Ordinary Viper not good enough for you? How about a track-focused Viper TA, with all-new shocks, springs, and sway bars, as well as carbon-fiber bracing and a bespoke aerodynamics package? The engine stays the same, but really, you don't need more power, do you? Pick up one of the first 33 cars, yours in any color so long as it is Crusher Orange, and exclusivity is guaranteed.

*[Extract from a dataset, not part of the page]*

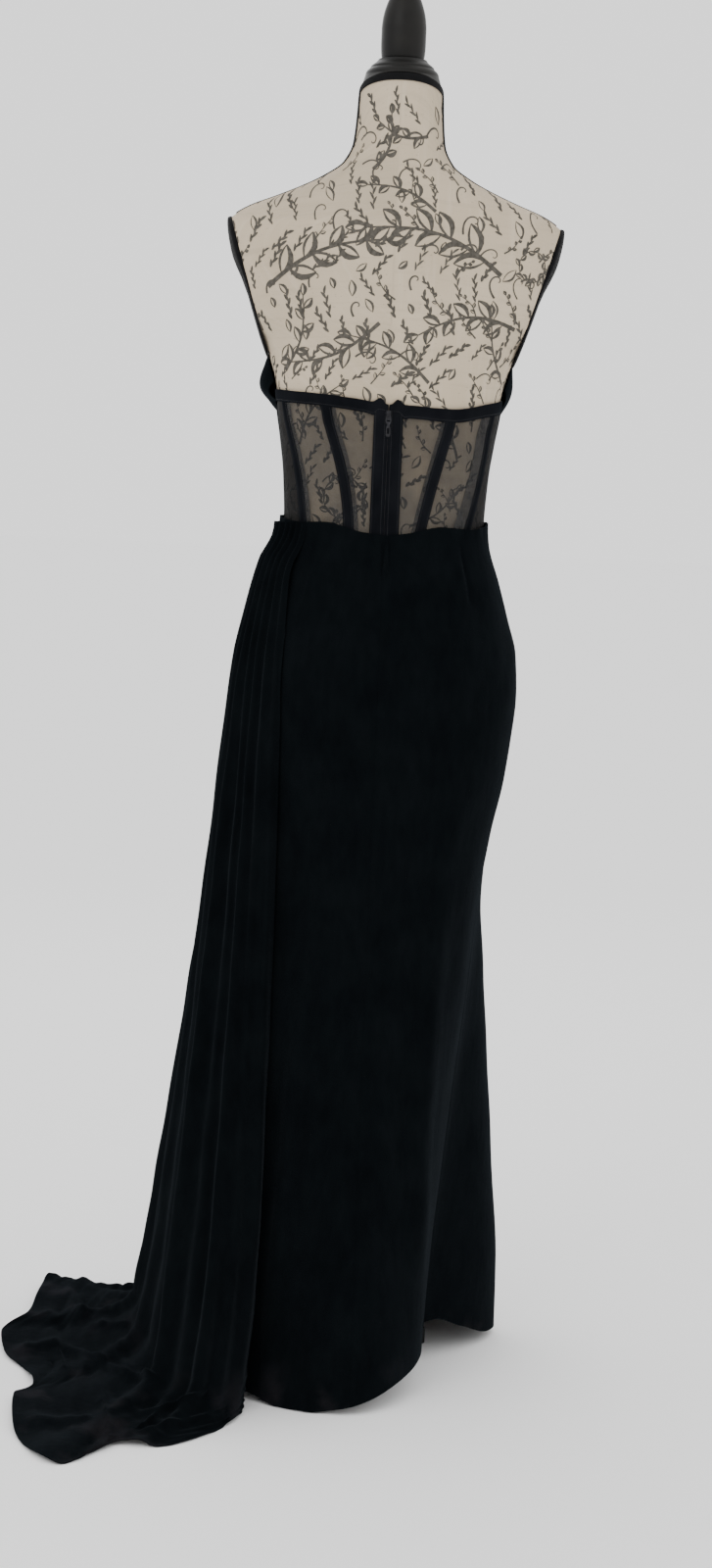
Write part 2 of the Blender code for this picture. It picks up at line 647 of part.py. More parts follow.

Subaru XV Crosstrek Hybrid

Subaru finally shows up in the hybrid world with this unobtrusively hybridized version of the XV Crosstrek, its jacked-up, Impreza-based soft-roader. The hybrid's mileage advantage isn't tremendous, so the payoff for highway hybrid drivers—who'll be asked to pay an as-yet announced premium (we figure at least three grand) for the option when it goes on sale this winter—will be pretty far down the highway.

Volkswagen Golf & GTI

Volkswagen has lifted itself up by its bootstraps with the Jetta and Passat in the USA. Next up is the new seventh-generation Golf, popular all over the world save for America, where VW has long preferred to sell you its close relation, the Jetta. VW built Jettas in low-cost Mexican factories (Golfs were imported from Germany) and the lower cost meant they were the cars VW wanted to shift. But when the German giant finally gets around to introducing this pair here in 2014 (they're already on the road in Europe) that reasoning may change, as VW will build the new models in Mexico. Meaning these nourishing bits of Euro goodness just might become more accessible to American consumers.